Et Théophile reprend la distinction qu'on trouve déjà chez saint Justin, entre Dieu le Père et le le Verbe (le Logos), le premier est invisible alors que le Verbe est celui qui peut se donner à voir. Vous voyez très bien qu'il y a une origine néotestamentaire à cela, où le Christ est "l'image de Dieu" et "le visible de l'invisible"[5] ; il y a ce rapport du caché au manifesté qui est d'origine néotestamentaire
● Conclusion de Théophile sur la supériorité des chrétiens.
(II, 30) « Tout cela, c'est le Saint-Esprit qui nous l'apprend, en se servant de Moïse et des autres prophètes ; ainsi nos livres à nous, les vrais fidèles de Dieu, se trouvent être plus anciens – et surtout se montrent plus vrais – que les écrivains et les poètes. »
6) Remarques
a) Précisions sur le moment où Dieu tient conseil, où il délibère
Théophile dit qu'avant que rien ne fût, donc avant la création elle-même, Dieu "tient conseil avec lui…". Le mot boulè (conseil) est important, et ici il désigne « Faisons l'homme à notre image ». C'est une délibération puisque cela a l'air de se faire à plusieurs : « Faisons ». Pour Théophile, Dieu « n'a dit “Faisons” à personne d'autre qu'à son Verbe et à sa Sagesse. » (II, 18)
Cette délibération a alerté de toujours la pensée juive et la pensée chrétienne originelle. La pensée juive a été souvent conduite à dire qu'il s'agissait d'une délibération de Dieu et de ses anges (mais le mot "ange" a une signification tout à fait autre que celle que nous lui accordons aujourd'hui dans une réflexion de ce genre), et dans la première pensée chrétienne cela a souvent été désigné comme une délibération dans le sein de la divinité
Par ailleurs, pour les premiers chrétiens, quand Dieu dit : « Faisons l'homme comme notre image », il ne crée pas l'homme, mais il pose la semence de l'humanité accomplie, c'est-à-dire du Christ, donc cela signifie « Faisons le Christ ressuscité ». Et le texte de Genèse ajoute : « Mâle et femelle il les fit », cela concerne le Christ en lui-même et l'Ekklêsia (ou le Pneuma) c'est-à-dire l'humanité assemblée. Vous avez là la source secrète (et même pas totalement secrète) de nombreux développements de Paul, y compris sur le rapport masculin / féminin
b) La théologie des puissances de Dieu
Au point de vue christologique, la réflexion de Théophile s'est faite dans une théologie des puissances divines. En effet, d'après la pensée de l'époque, il faut distinguer, d'une part ce qui vient du conseil de Dieu (la boulé) qui correspond à une certaine passivité mythique de Dieu dans la manifestation divine (« cela advint par le conseil de Dieu »), et d'autre part ce qui est sa manifestation propre par ses puissances (dynaméis) qui sont "les mains de Dieu" (cf. II, 18). Mais ici il faut éviter l'interprétation hâtive de la main par le verbe "faire" au sens de fabriquer, d'abord parce que le "faire artistique" ne se pense pas à partir de "faire", et que la main c'est aussi ce qui garde, ce qui maintient, ce qui protège, ce qui caresse, et donc c'est tout autre chose que le simple "faire".

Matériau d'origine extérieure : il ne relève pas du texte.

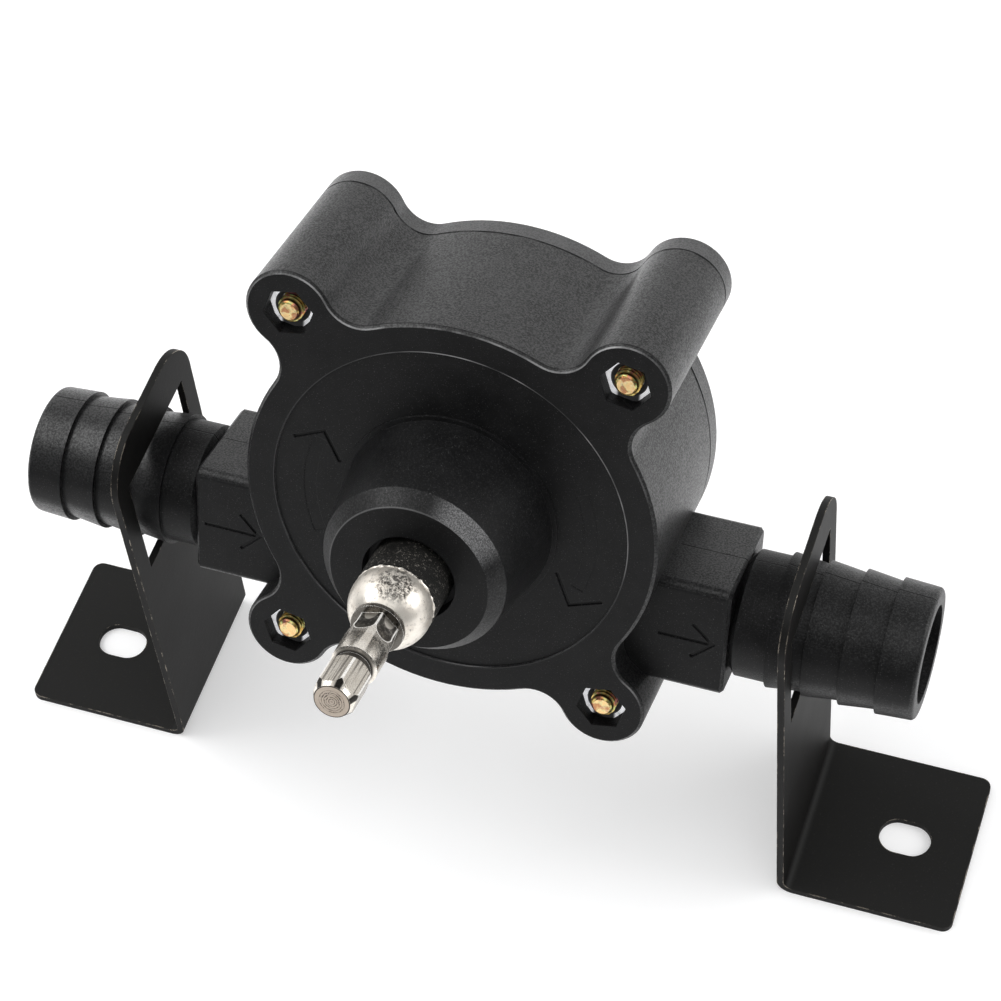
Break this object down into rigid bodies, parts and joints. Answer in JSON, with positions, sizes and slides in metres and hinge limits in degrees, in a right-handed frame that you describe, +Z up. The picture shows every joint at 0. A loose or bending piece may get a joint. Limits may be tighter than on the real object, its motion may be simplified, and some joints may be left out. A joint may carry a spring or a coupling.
{
  "type": "drill-driven transfer pump",
  "caption": "Black self-priming transfer pump with a steel hex drive shank in its front boss, a barbed hose tail on each side and two upright angle brackets.",
  "frame": {"origin": "on the floor plane midway between the two foot slots, below the hose axis", "axes": "+X along the hose line towards the outlet, -Y towards the drive shank, +Z up"},
  "size_m": [0.1704, 0.0931, 0.1158],
  "materials": {
    "black_plastic": "fine pebbled grain on the sides, smoother front",
    "nickel_steel": "bright nickel plate with milled flats",
    "dark_steel": "blackened",
    "bearing_steel": "ground",
    "zinc_steel": "bright zinc plate",
    "yellow_zinc": "yellow passivated zinc with a rainbow tint",
    "black_paint": "satin black paint",
    "rubber": "moulded",
    "brass": "turned",
    "bronze": "sintered",
    "cage_plastic": "natural nylon",
    "gasket_fibre": "pressed sheet",
    "washer_plastic": "low-friction sheet"
  },
  "bodies": {
    "housing": {"pump_casing": "black_plastic", "rear_cover": "black_plastic", "cover_gasket": "gasket_fibre", "cover_screws": "yellow_zinc", "lug_nuts": "zinc_steel", "bearing_outer_race": "bearing_steel", "bearing_shields": "rubber", "bearing_clip": "dark_steel", "seal_case": "bearing_steel", "seal_lip": "rubber", "seal_spring": "bearing_steel", "thrust_washer": "washer_plastic", "rear_bush": "bronze"},
    "rotor": {"drive_shaft": "nickel_steel", "shaft_sleeve": "dark_steel", "bearing_inner_race": "bearing_steel", "impeller": "rubber", "impeller_hub": "brass", "shaft_clip": "dark_steel"},
    "ball_train": {"bearing_balls": "bearing_steel", "bearing_cage": "cage_plastic"},
    "left_support": {"left_bracket": "black_paint"},
    "right_support": {"right_bracket": "black_paint"}
  },
  "joints": [
    {"name": "shaft_spin", "type": "hinge", "parent": "housing", "child": "rotor", "pos_m": [0, -0.00877, 0.08042], "axis": [0, 0.9426, -0.3338], "continuous": true},
    {"name": "ball_train_roll", "type": "hinge", "parent": "housing", "child": "ball_train", "pos_m": [0, -0.01952, 0.08422], "axis": [0, 0.9426, -0.3338], "continuous": true},
    {"name": "left_bracket_swing", "type": "hinge", "parent": "housing", "child": "left_support", "pos_m": [-0.0555, 0, 0.0595], "axis": [1, 0, 0], "continuous": true},
    {"name": "right_bracket_swing", "type": "hinge", "parent": "housing", "child": "right_support", "pos_m": [0.0555, 0, 0.0595], "axis": [1, 0, 0], "continuous": true}
  ],
  "couplings": [
    {"joint": "ball_train_roll", "follows": "shaft_spin", "ratio": 0.3693}
  ]
}
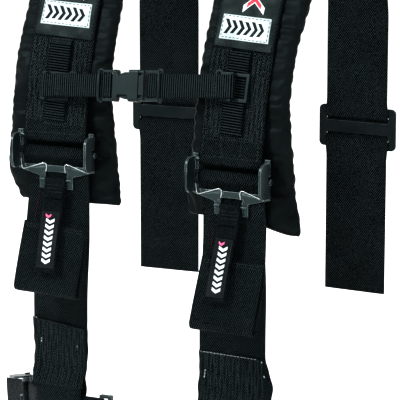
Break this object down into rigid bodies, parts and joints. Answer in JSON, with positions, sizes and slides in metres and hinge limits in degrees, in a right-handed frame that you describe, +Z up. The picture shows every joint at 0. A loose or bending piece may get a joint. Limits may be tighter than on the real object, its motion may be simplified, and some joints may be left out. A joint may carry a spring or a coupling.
{
  "type": "racing harness",
  "caption": "Padded shoulder harness with sternum strap, tilt-lock adjusters, rear slides, and lap belts with a lift-lever latch and snap hooks.",
  "frame": {"origin": "midway between the shoulders, where the pads rest on them", "axes": "+X to the right seen from the chest side, -Y towards the chest side, +Z up"},
  "size_m": [0.4778, 0.3687, 0.6571],
  "materials": {
    "webbing": "coarse woven polyester webbing",
    "narrow_webbing": "ribbed narrow webbing",
    "pad_shell": "smooth nylon cloth",
    "pad_lining": "air mesh lining",
    "foam": "closed-cell foam",
    "panel": "smooth coated cloth",
    "patch": "woven label",
    "tab_label": "woven label",
    "plastic": "moulded acetal",
    "black_steel": "black zinc-plated steel",
    "bar_steel": "black zinc-plated steel",
    "plated_steel": "zinc-plated steel"
  },
  "bodies": {
    "harness": {"left_shoulder_webbing": "webbing", "left_pad_cover": "pad_shell", "left_pad_foam": "foam", "left_pad_liner": "pad_lining", "left_shoulder_panel": "panel", "left_name_patch": "patch", "left_ladder_webbing": "narrow_webbing", "left_rear_slide": "black_steel", "left_lower_webbing": "webbing", "right_shoulder_webbing": "webbing", "right_pad_cover": "pad_shell", "right_pad_foam": "foam", "right_pad_liner": "pad_lining", "right_shoulder_panel": "panel", "right_name_patch": "patch", "right_ladder_webbing": "narrow_webbing", "right_rear_slide": "black_steel", "right_lower_webbing": "webbing", "left_lap_inner_webbing": "webbing", "left_lap_outer_webbing": "webbing", "left_snap_hook": "plated_steel", "right_lap_inner_webbing": "webbing", "right_lap_outer_webbing": "webbing", "right_snap_hook": "plated_steel", "latch_base": "black_steel"},
    "left_adjuster": {"left_adjuster_frame": "black_steel"},
    "left_adjuster_slide": {"left_adjuster_bar": "bar_steel", "left_tail_webbing": "webbing"},
    "left_tab": {"left_pull_tab": "narrow_webbing", "left_tab_label": "tab_label"},
    "left_lap_adjuster": {"left_lap_adjuster_frame": "black_steel"},
    "left_lap_slide": {"left_lap_adjuster_bar": "bar_steel", "left_lap_tail_webbing": "webbing"},
    "left_gate": {"left_hook_gate": "plated_steel"},
    "right_adjuster": {"right_adjuster_frame": "black_steel"},
    "right_adjuster_slide": {"right_adjuster_bar": "bar_steel", "right_tail_webbing": "webbing"},
    "right_tab": {"right_pull_tab": "narrow_webbing", "right_tab_label": "tab_label"},
    "right_lap_adjuster": {"right_lap_adjuster_frame": "black_steel"},
    "right_lap_slide": {"right_lap_adjuster_bar": "bar_steel", "right_lap_tail_webbing": "webbing"},
    "right_gate": {"right_hook_gate": "plated_steel"},
    "left_sternum": {"left_sternum_slider": "plastic", "left_sternum_webbing": "narrow_webbing", "buckle_female": "plastic"},
    "right_sternum": {"right_sternum_slider": "plastic", "right_sternum_webbing": "narrow_webbing"},
    "buckle_insert": {"buckle_male": "plastic"},
    "upper_arm": {"buckle_upper_arm": "plastic"},
    "lower_arm": {"buckle_lower_arm": "plastic"},
    "lever": {"latch_lever": "plated_steel"},
    "tongue": {"latch_tongue": "plated_steel"}
  },
  "joints": [
    {"name": "left_adjuster_tilt", "type": "hinge", "parent": "harness", "child": "left_adjuster", "pos_m": [-0.10883, -0.17371, -0.2292], "axis": [-0.9986, -0.0523, 0], "range_deg": [0, 35]},
    {"name": "left_bar_slide", "type": "slide", "parent": "left_adjuster", "child": "left_adjuster_slide", "axis": [0, 0, 1], "range_m": [0, 0.003]},
    {"name": "left_tab_swing", "type": "hinge", "parent": "left_adjuster", "child": "left_tab", "pos_m": [-0.10869, -0.1762, -0.2776], "axis": [-0.9986, -0.0523, 0], "range_deg": [0, 70]},
    {"name": "left_lap_adjuster_tilt", "type": "hinge", "parent": "harness", "child": "left_lap_adjuster", "pos_m": [-0.15416, -0.15218, -0.56368], "axis": [-0.147, 0.147, 0.9781], "range_deg": [0, 35]},
    {"name": "left_lap_bar_slide", "type": "slide", "parent": "left_lap_adjuster", "child": "left_lap_slide", "axis": [0.6917, -0.6917, 0.2079], "range_m": [0, 0.003]},
    {"name": "left_gate_swing", "type": "hinge", "parent": "harness", "child": "left_gate", "pos_m": [-0.21007, 0.02659, -0.58687], "axis": [-0.9891, -0.0109, -0.147], "range_deg": [0, 25], "stiffness_Nm_per_rad": 0.02},
    {"name": "right_adjuster_tilt", "type": "hinge", "parent": "harness", "child": "right_adjuster", "pos_m": [0.10883, -0.17371, -0.2394], "axis": [-0.9986, 0.0523, 0], "range_deg": [0, 35]},
    {"name": "right_bar_slide", "type": "slide", "parent": "right_adjuster", "child": "right_adjuster_slide", "axis": [0, 0, 1], "range_m": [0, 0.003]},
    {"name": "right_tab_swing", "type": "hinge", "parent": "right_adjuster", "child": "right_tab", "pos_m": [0.10869, -0.1762, -0.2878], "axis": [-0.9986, 0.0523, 0], "range_deg": [0, 70]},
    {"name": "right_lap_adjuster_tilt", "type": "hinge", "parent": "harness", "child": "right_lap_adjuster", "pos_m": [0.15416, -0.15218, -0.56368], "axis": [-0.147, -0.147, -0.9781], "range_deg": [0, 35]},
    {"name": "right_lap_bar_slide", "type": "slide", "parent": "right_lap_adjuster", "child": "right_lap_slide", "axis": [-0.6917, -0.6917, 0.2079], "range_m": [0, 0.003]},
    {"name": "right_gate_swing", "type": "hinge", "parent": "harness", "child": "right_gate", "pos_m": [0.21007, 0.02659, -0.58687], "axis": [-0.9891, 0.0109, 0.147], "range_deg": [0, 25], "stiffness_Nm_per_rad": 0.02},
    {"name": "left_sternum_slide", "type": "slide", "parent": "harness", "child": "left_sternum", "axis": [-0.0116, 0.2213, 0.9751], "range_m": [-0.015, 0.015]},
    {"name": "right_sternum_slide", "type": "slide", "parent": "harness", "child": "right_sternum", "axis": [0.0136, 0.2599, 0.9656], "range_m": [-0.015, 0.015]},
    {"name": "buckle_release", "type": "slide", "parent": "left_sternum", "child": "buckle_insert", "axis": [0.9978, 0.0276, 0.0596], "range_m": [0, 0.028], "deforming": ["right_sternum_webbing"]},
    {"name": "upper_arm_squeeze", "type": "hinge", "parent": "buckle_insert", "child": "upper_arm", "pos_m": [0.00214, -0.17468, -0.15113], "axis": [0.0125, -0.9705, 0.2406], "range_deg": [0, 8], "stiffness_Nm_per_rad": 0.1},
    {"name": "lower_arm_squeeze", "type": "hinge", "parent": "buckle_insert", "child": "lower_arm", "pos_m": [0.00371, -0.18052, -0.17477], "axis": [-0.0125, 0.9705, -0.2406], "range_deg": [0, 8], "stiffness_Nm_per_rad": 0.1},
    {"name": "latch_lever_lift", "type": "hinge", "parent": "harness", "child": "lever", "pos_m": [-0.024, -0.192, -0.5616], "axis": [0, 0, -1], "range_deg": [0, 90], "stiffness_Nm_per_rad": 0.05},
    {"name": "latch_tongue_slide", "type": "slide", "parent": "harness", "child": "tongue", "axis": [1, 0, 0], "range_m": [0, 0.016], "deforming": ["right_lap_inner_webbing"]}
  ],
  "couplings": [
    {"joint": "right_sternum_slide", "follows": "left_sternum_slide", "ratio": 1},
    {"joint": "lower_arm_squeeze", "follows": "upper_arm_squeeze", "ratio": 1}
  ]
}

La création proprement dite au sens d'ordonnance est l'œuvre d'une puissance de Dieu, le Logos (le Verbe), qui ne crée pas au sens moderne mais ordonne la matière antérieure, il est la Parole ordonnante et la lumière manifestante. C'est à cette puissance qu'est le Logos que Jésus est assimilé.

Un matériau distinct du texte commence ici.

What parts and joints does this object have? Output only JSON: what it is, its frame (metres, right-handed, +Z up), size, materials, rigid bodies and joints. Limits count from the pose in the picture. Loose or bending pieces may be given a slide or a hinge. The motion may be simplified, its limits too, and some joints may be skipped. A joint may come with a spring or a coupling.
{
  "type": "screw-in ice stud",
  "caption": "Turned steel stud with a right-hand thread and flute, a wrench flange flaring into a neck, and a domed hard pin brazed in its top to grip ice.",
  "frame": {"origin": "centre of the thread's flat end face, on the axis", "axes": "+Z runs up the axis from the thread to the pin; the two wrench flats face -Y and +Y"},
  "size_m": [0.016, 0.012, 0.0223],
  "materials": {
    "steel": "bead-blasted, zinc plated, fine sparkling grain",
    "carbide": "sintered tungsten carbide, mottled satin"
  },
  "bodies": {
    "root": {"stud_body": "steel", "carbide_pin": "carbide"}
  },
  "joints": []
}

[1] Une autre traduction est accessible sur http://www.theologica.fr/!_Pg_Patristique_Theologiens&OrdresMonastiques_5/Th%C3%A9ophile%20d'Antioche/Theophile_d_Antioche.pdf
[2] C'est la première fois qu'on rencontre l'expression Logos endiathétos dans un texte chrétien. Un peu plus loin (en 22) on trouve aussi l'expression correspondance Logos prophorikos. Ces expressions appartiennent en propre à la théologie stoïcienne.
[3] Cf. Pratique eucharistique de la 1ère Église (Justin) et récit de la multiplication des pains (Jn 6)
[4] On a ici le mot "triade" et non le mot "trinité". Joseph Moingt dans Théologie trinitaire de Tertullien évoque la pluralité des interprétations du mot trinitas chez Tertullien : « D'après G. L. Prestige, trinitas chez Tertullien, comme chez les Grecs de la même époque “comporte un sens collectif, il signifie simplement triade (c'est-à-dire une réunion de trois objets) et non tri-unité.” »
[5] « Lui qui est image du Dieu invisible, premier-né de toute création » (Col 1,15) ; « Celui qui m'a vu a vu le Père. » dit Jésus (Jn 14, 9).